What's more: For those with a little more pocket change and a greater need for power, the even hotter Z06 offers 505 horses to further risk loss of driving privileges.
2 - Chevrolet Camaro/Pontiac Firebird
Top model years: 1967-2002
To divert would-be Mustang buyers in the late '60s, GM gave birth to a pair of twins christened the Camaro and Firebird -- and who doesn't dig twins? That fueled a tire-smoking rivalry with Ford that would continue for more than three decades. Throughout their lifespan, the Camaro and Firebird stood for sports-car performance on a budget. This probably contributed to their reputation as the preferred ride for men with mullets, though it's not completely fair. Slow sales led to their mercy killing in 2002, but not before they had left their marks -- in sports-car history and on pavement.
What's more: Given Ford's neo-retro Mustang success, rumbles hint at a Camaro revival in the coming years. We think it would look great on the Pontiac GTO platform.
3 - Ford Mustang
Top model years: 1964-1973, 1997-present
The inclusion of Ford's Mustang among heralded sports cars is as obligatory as the inclusion of Bruce Willis among action-flick heroes. Like Bruno, the Mustang has made a few miscues in its career (namely, the Mustang II of the '70s). But that's done little to tarnish a legacy that's mostly positive with such a wide audience. Competitors have come and gone, yet the original pony sports car is stronger than ever -- especially with the 2007 Shelby GT500.
What's more: The Shelby GT500 kicks out 500 horsepower, hits 60 mph in 4.6 seconds, and does a quarter mile in 12.8 seconds at 112.6 mph.
4 - Ford Thunderbird
Top model years: 1955-1957, 1983-1995 SC model, 2002-2005
To qualify for our list, we had to exclude a lot of Thunderbird model years -- in fact, most model years. But the T-Birds remaining are what we consider to be gentleman's sports cars. It was an instant hit when it hit the streets in 1955, and for its first three years it was one of the hottest domestic sports cars you could buy. Years of frumpy cars later, the Super Coupe variant of the 1983 redesign made a strong statement. Then, after a few years off, the Thunderbird returned in neo-retro form in 2002. For its targeted demographic, it remains an American icon.
What's more: The newest Thunderbird had a cameo in 2002's Die Another Day, driven by Halle Berry -- although I completely understand if your eyes were on her more than the sports car.
5 - Pontiac GTO
Top model years: 1964-1974, 2004-2006
Many consider the "Goat" to be the first real muscle car, even if the name was borrowed from Ferrari. When Pontiac dropped a potent V8 into a mild-mannered coupe, the American GTO became as notorious as its Italian namesake. Pontiac wisely discontinued labeling their cars as such when horsepower nosedived in the '70s, and just as wisely revived the legend in 2004. Some criticize the new car's understated design, but we think it's a far cry better than Batmobile-esque Pontiacs of just a few years ago. And remember, the original GTO entered life with plain-Jane looks, too.
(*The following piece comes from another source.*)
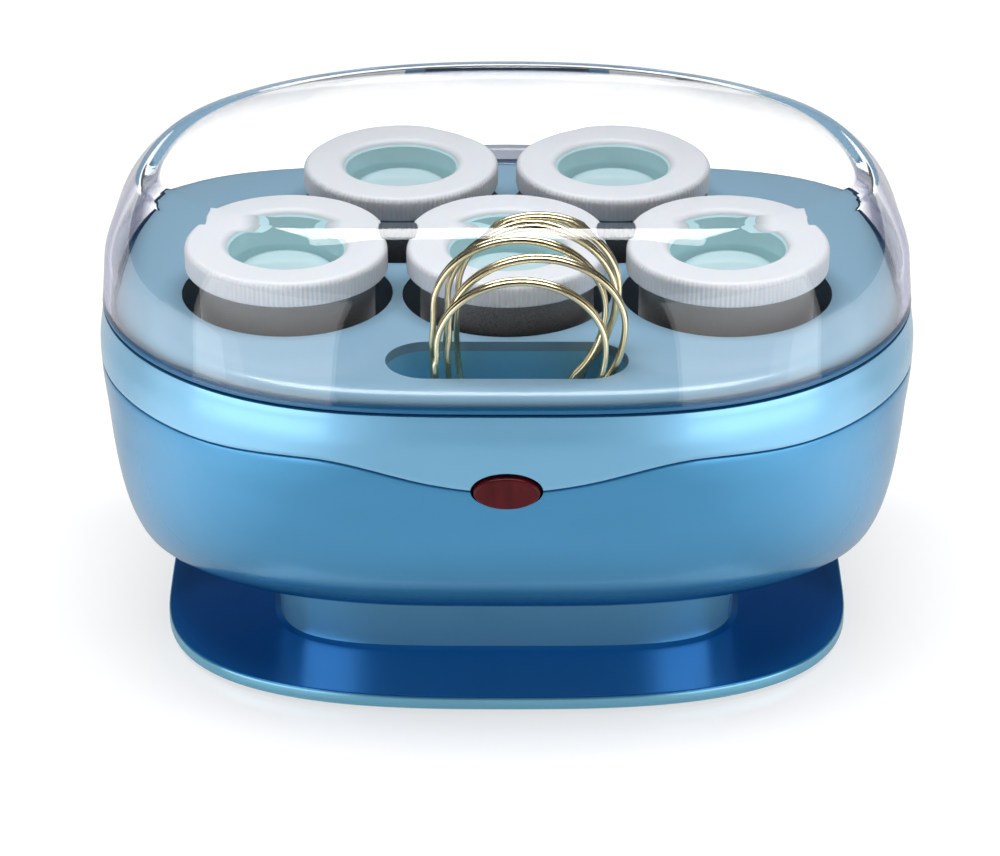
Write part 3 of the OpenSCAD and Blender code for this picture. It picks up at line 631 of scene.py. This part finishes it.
def build_upper_housing():
    """The pale belt with its rolled rim and, inside, the ledge that holds the deck."""
    rim = [(3.8, 0), (2.4, 0), (1.3, 0.05), (0.6, 0.25), (0.15, 0.55)]      # inset, drop in mm
    ledge = [(3, 5), (6.8, 2), (6.8, 0), (4, 0)]                            # inset, drop in mm
    bands = 14
    rings = [ring(rim_outline(inset * MM), RIM_Z - drop * MM) for inset, drop in rim]
    rings += [upper_ring(k / bands, 0, SEAM_EDGE) for k in range(1, bands + 1)]
    rings += [upper_ring(1, SEAM_LIP, SEAM_LIP_DROP), upper_ring(1, SEAM_EDGE), upper_ring(1, WALL)]
    rings += [ring(rim_outline(inset * MM), LEDGE_Z - drop * MM) for inset, drop in ledge]
    bm = bmesh.new()
    add_rings(bm, rings, closed=True)
    cut_rocker_hole(mesh_object("upper_housing_shell", bm, "base", "light_blue_plastic",
                                ["upper_housing"]))


def build_lower_housing():
    """The bowl."""
    floor_inset = 12 * MM
    turn_under = [(72.5 * MM, 0.1 * MM), (73.5 * MM, 0.6 * MM), (BOWL_DEPTH, 1.6 * MM),
                  (BOWL_DEPTH, floor_inset)]                                # depth, inset
    inner_bands, outer_bands = 18, 36
    inner_z = FLOOR_Z + WALL
    rings = [ring(bowl_outline(BOWL_DEPTH, inset), inner_z)
             for inset in (WALL + floor_inset, WALL + 2 * MM)]
    rings += [lower_ring(1 - k / inner_bands, WALL) for k in range(1, inner_bands + 1)]
    rings += [lower_ring(0, SEAM_EDGE), lower_ring(0, SEAM_LIP, SEAM_LIP_DROP)]
    rings += [lower_ring(k / outer_bands, 0, SEAM_EDGE) for k in range(outer_bands + 1)]
    rings += [ring(bowl_outline(depth, inset), RIM_Z - depth) for depth, inset in turn_under]
    bm = bmesh.new()
    add_capped(bm, rings, (0, 0, inner_z), (0, 0, FLOOR_Z))
    cut_rocker_hole(mesh_object("lower_housing_shell", bm, "base", "blue_plastic",
                                ["lower_housing"]))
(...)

What's more: Unfortunately, production officially ended in 2006, but a new GTO is expected in 2009. I'm hoping it will bring the return of The Judge edition.
6 - Shelby Cobra
Top model years: 1965-1969, 1989-present
Carroll Shelby is a man who hates to stand still. He feels the same way about cars. Take, for example, his matching of Ford V8 power with a British AC roadster. The name Cobra came to Shelby in a dream, which is appropriate -- his car has been the dream of enthusiasts for more than four decades. It has dominated the track and street in just about every aspect, except maybe for quietness and comfort. But that's not the point. Whether endowed with the 289 cubic-inch engine or the ground-pounding 427, the Shelby Cobra has a Pavlovian effect on us.
What's more: Yes, the Cobra is the car that launched a thousand kits. But to counteract dilution of the legend, you can buy the real deal from Shelby Automobiles, Incorporated.
7 - Oldsmobile Cutlass 442
Top model years: 1965-1971
With the Olds 4-4-2, you didn't have to sacrifice comfort just because you wanted a snarling V8 under the hood. From the 1964 introduction of the 4-4-2 as an option package on the F-85, it didn't take long for those three numbers to take on a life of their own. And for a handful of years in the '60s and early '70s, the 4-4-2 was one of the ultimate sleeper cars. You could serenely cruise around in style or terrorize most anything at a stoplight; it was your choice. This decent balance of luxury and performance make it an American sports car we're comfortable to call one of the best.
What's more: The official definition of 4-4-2? Depends. It's changed several times over the years from 4-barrel carb, 4-speed with dual (2) exhaust, to 4 cylinders with 4 valves per cylinder and 2 camshafts.
Top model years: 2004-present
We can't let this one go without at least an honorable mention. It's hard to believe Cadillac was a punch line not so many years ago. The division has since done a 180-degree turnaround to reclaim past glory -- and attract younger buyers. The XLR is more than enough to make up for the failed Allante of years past. This time, the two-seat convertible interpretation benefits from the refined Northstar V8 on the Chevy Corvette's platform. Its taut lines announce a car that's just as comfortable in its element at the country club as on a twisting two-lane. The same can't be said of the XLR's rivals from Jaguar, Lexus or Mercedes-Benz.
What's more: You can up the ante with the XLR-V, costing just shy of six figures and packing nearly 443 toupee-peeling horsepower.
Ain't that America
American car culture is led by its homegrown sports cars. There have been dozens of iconic models to burn rubber with over the last several decades. And new rides like the Pontiac Solstice and Ford GT could easily join these ranks if they live up to their potential. Either way, the future looks bright for the great domestic sports car to continue fueling our enthusiasm.